WORK TO DO | Quote only the lines from the top of the listing below down to and including the line with "bpy.data.objects.remove(left_over, do_unlink=True)".

RECORDED DATA |

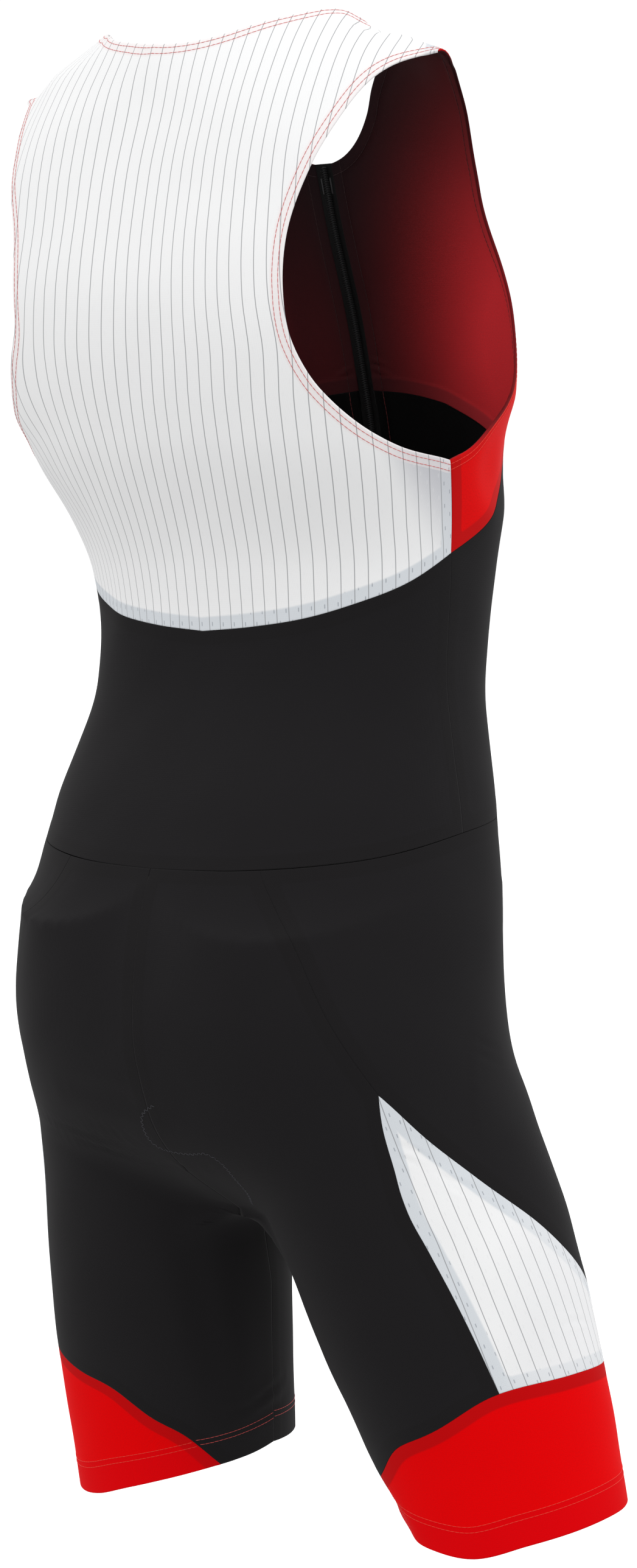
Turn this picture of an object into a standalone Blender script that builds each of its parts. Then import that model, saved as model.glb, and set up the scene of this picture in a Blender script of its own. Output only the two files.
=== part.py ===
"""Sleeveless front-zip triathlon suit, worn by nobody but filled out as on a body.

Frame: metres, +Z up.  The wearer faces -Y, so their left is +X.  The origin lies between the two
shoulder straps, where the wearer's shoulders carry the suit.

Every cloth piece is cut out of one smooth garment form.  A place on the form is given by an aim:
the turn in degrees round the body from the centre back (0) past the side (90) to the centre
front (180), and a height.  Above CHEST_CENTRE the height becomes a lift angle over the shoulder.
"""
import math

import bpy
import numpy as np

for left_over in list(bpy.data.objects):
    bpy.data.objects.remove(left_over, do_unlink=True)

# ---------------------------------------------------------------- driving sizes (metres)
WALL = 0.0012            # cloth
SEAM_GAP = 0.0003        # between two pieces at a seam
CHEST_CENTRE = -0.215    # aims above this height fan out over the shoulders
NECK_HALF = 0.100        # centre back to the neck end of the shoulder
NECK_RISE = 0.014        # neck end of the shoulder above the origin
SHOULDER_SLOPE = 0.42    # fall of the shoulder line for each metre outwards
SHOULDER_ROUND = 0.090   # height over which the shoulder rounds over
CROTCH_BLEND = 0.035     # how softly the legs run into the trunk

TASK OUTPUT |
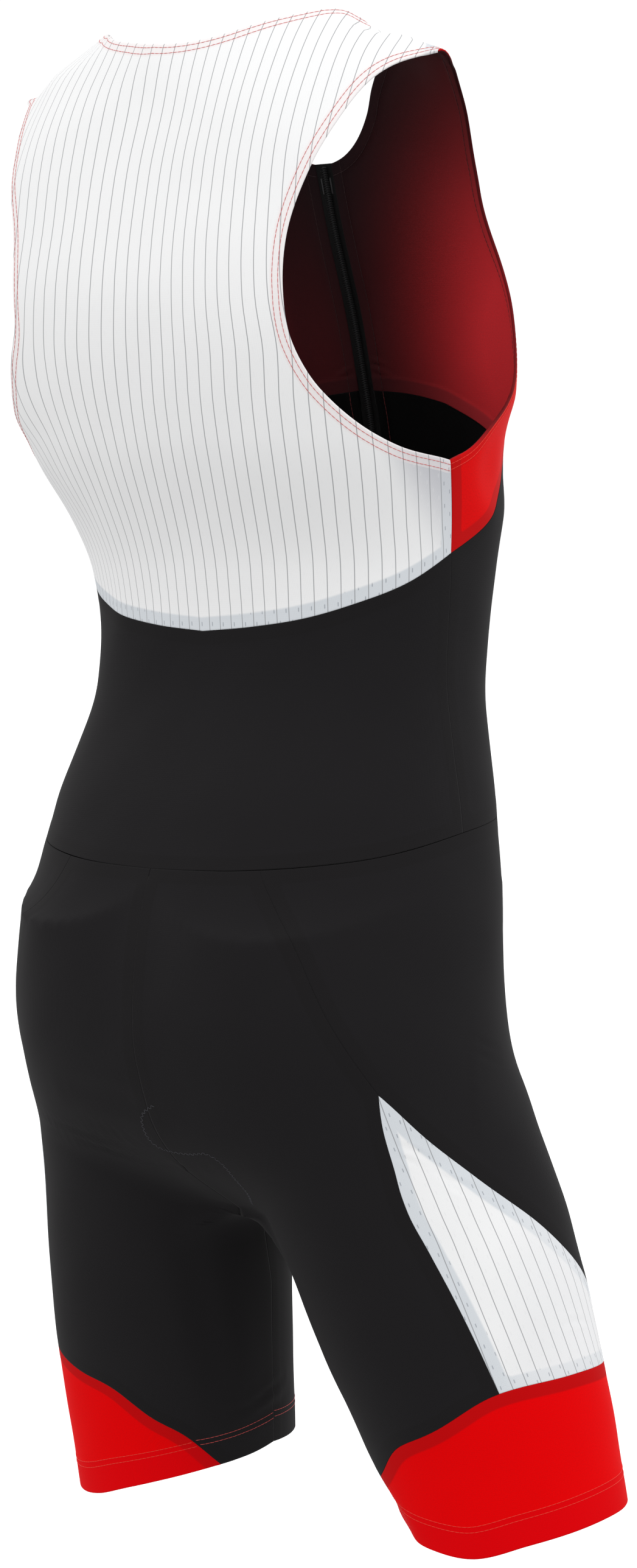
Turn this picture of an object into a standalone Blender script that builds each of its parts. Then import that model, saved as model.glb, and set up the scene of this picture in a Blender script of its own. Output only the two files.
=== part.py ===
"""Sleeveless front-zip triathlon suit, worn by nobody but filled out as on a body.

Frame: metres, +Z up.  The wearer faces -Y, so their left is +X.  The origin lies between the two
shoulder straps, where the wearer's shoulders carry the suit.

Every cloth piece is cut out of one smooth garment form.  A place on the form is given by an aim:
the turn in degrees round the body from the centre back (0) past the side (90) to the centre
front (180), and a height.  Above CHEST_CENTRE the height becomes a lift angle over the shoulder.
"""
import math

import bpy
import numpy as np

for left_over in list(bpy.data.objects):
    bpy.data.objects.remove(left_over, do_unlink=True)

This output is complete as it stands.